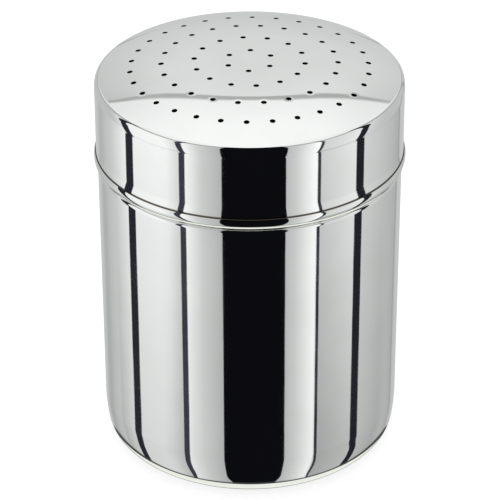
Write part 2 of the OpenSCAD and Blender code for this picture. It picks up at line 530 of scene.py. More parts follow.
def turning_tree():
    """Turns a section, a chain of points in the XZ plane, once round the Z axis."""
    wiring, given, result = new_tree(
        "Turn Sheet", [("Steps around", "NodeSocketInt"), ("Steel", "NodeSocketMaterial")]
    )
    steps = given["Steps around"]
    section = wiring.node("GeometryNodeAttributeDomainSize", {"Geometry": given["Geometry"]})
    columns = wiring.whole("ADD", steps, 1)
    grid = wiring.node(
        "GeometryNodeMeshGrid",
        {"Vertices X": section.outputs["Point Count"], "Vertices Y": columns},
    )

    # Each row of the grid is one point of the section, and each column one step of the turn.
    index = wiring.node("GeometryNodeInputIndex").outputs[0]
    row = wiring.whole("DIVIDE", index, columns)
    column = wiring.whole("MODULO", index, columns)
    place = wiring.node("GeometryNodeInputPosition").outputs[0]
    point = wiring.node("GeometryNodeSampleIndex", data_type="FLOAT_VECTOR", domain="POINT")
    wiring.feed(point.inputs["Geometry"], given["Geometry"])
    wiring.feed(point.inputs["Value"], place)
    wiring.feed(point.inputs["Index"], row)
    turn = wiring.math("DIVIDE", wiring.math("MULTIPLY", column, 2 * pi), steps)
    turned = wiring.node("ShaderNodeVectorRotate", rotation_type="Z_AXIS")
    wiring.feed(turned.inputs["Vector"], point.outputs[0])
    wiring.feed(turned.inputs["Angle"], turn)
    sheet = wiring.node(
        "GeometryNodeSetPosition",
        {"Geometry": grid.outputs["Mesh"], "Position": turned.outputs[0]},
    )

    # Each face keeps the number of the part of the section that it comes from.
    part = wiring.node("GeometryNodeInputNamedAttribute", {"Name": "part"}, data_type="INT")
    parts = wiring.node("GeometryNodeSampleIndex", data_type="INT", domain="POINT")
    wiring.feed(parts.inputs["Geometry"], given["Geometry"])
    wiring.feed(parts.inputs["Value"], part.outputs[0])
    wiring.feed(parts.inputs["Index"], wiring.whole("DIVIDE", index, steps))
    labelled = wiring.node(
        "GeometryNodeStoreNamedAttribute",
        {"Geometry": sheet.outputs[0], "Name": "part", "Value": parts.outputs[0]},
        data_type="INT", domain="FACE",
    )
    closed = wiring.node(
        "GeometryNodeMergeByDistance", {"Geometry": labelled.outputs[0], "Distance": SAME_POINT}
    )
    real = wiring.node("GeometryNodeRealizeInstances", {"Geometry": closed.outputs[0]})
    steel = wiring.node(
        "GeometryNodeSetMaterial", {"Geometry": real.outputs[0], "Material": given["Steel"]}
    )
    wiring.feed(result["Geometry"], steel.outputs[0])
    return wiring.tree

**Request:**
Write each line above out exactly.

**Full response:**
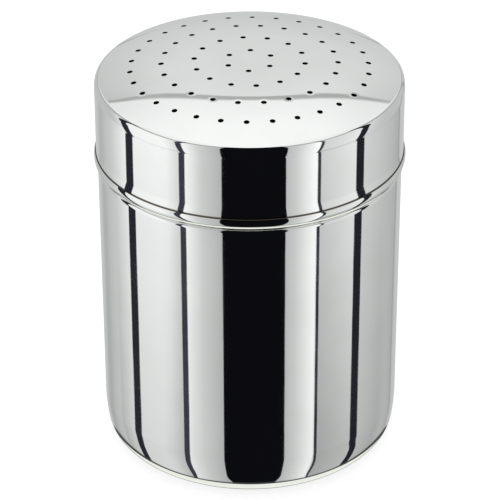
Write part 2 of the OpenSCAD and Blender code for this picture. It picks up at line 530 of scene.py. More parts follow.
def turning_tree():
    """Turns a section, a chain of points in the XZ plane, once round the Z axis."""
    wiring, given, result = new_tree(
        "Turn Sheet", [("Steps around", "NodeSocketInt"), ("Steel", "NodeSocketMaterial")]
    )
    steps = given["Steps around"]
    section = wiring.node("GeometryNodeAttributeDomainSize", {"Geometry": given["Geometry"]})
    columns = wiring.whole("ADD", steps, 1)
    grid = wiring.node(
        "GeometryNodeMeshGrid",
        {"Vertices X": section.outputs["Point Count"], "Vertices Y": columns},
    )

    # Each row of the grid is one point of the section, and each column one step of the turn.
    index = wiring.node("GeometryNodeInputIndex").outputs[0]
    row = wiring.whole("DIVIDE", index, columns)
    column = wiring.whole("MODULO", index, columns)
    place = wiring.node("GeometryNodeInputPosition").outputs[0]
    point = wiring.node("GeometryNodeSampleIndex", data_type="FLOAT_VECTOR", domain="POINT")
    wiring.feed(point.inputs["Geometry"], given["Geometry"])
    wiring.feed(point.inputs["Value"], place)
    wiring.feed(point.inputs["Index"], row)
    turn = wiring.math("DIVIDE", wiring.math("MULTIPLY", column, 2 * pi), steps)
    turned = wiring.node("ShaderNodeVectorRotate", rotation_type="Z_AXIS")
    wiring.feed(turned.inputs["Vector"], point.outputs[0])
    wiring.feed(turned.inputs["Angle"], turn)
    sheet = wiring.node(
        "GeometryNodeSetPosition",
        {"Geometry": grid.outputs["Mesh"], "Position": turned.outputs[0]},
    )

    # Each face keeps the number of the part of the section that it comes from.
    part = wiring.node("GeometryNodeInputNamedAttribute", {"Name": "part"}, data_type="INT")
    parts = wiring.node("GeometryNodeSampleIndex", data_type="INT", domain="POINT")
    wiring.feed(parts.inputs["Geometry"], given["Geometry"])
    wiring.feed(parts.inputs["Value"], part.outputs[0])
    wiring.feed(parts.inputs["Index"], wiring.whole("DIVIDE", index, steps))
    labelled = wiring.node(
        "GeometryNodeStoreNamedAttribute",
        {"Geometry": sheet.outputs[0], "Name": "part", "Value": parts.outputs[0]},
        data_type="INT", domain="FACE",
    )
    closed = wiring.node(
        "GeometryNodeMergeByDistance", {"Geometry": labelled.outputs[0], "Distance": SAME_POINT}
    )
    real = wiring.node("GeometryNodeRealizeInstances", {"Geometry": closed.outputs[0]})
    steel = wiring.node(
        "GeometryNodeSetMaterial", {"Geometry": real.outputs[0], "Material": given["Steel"]}
    )
    wiring.feed(result["Geometry"], steel.outputs[0])
    return wiring.tree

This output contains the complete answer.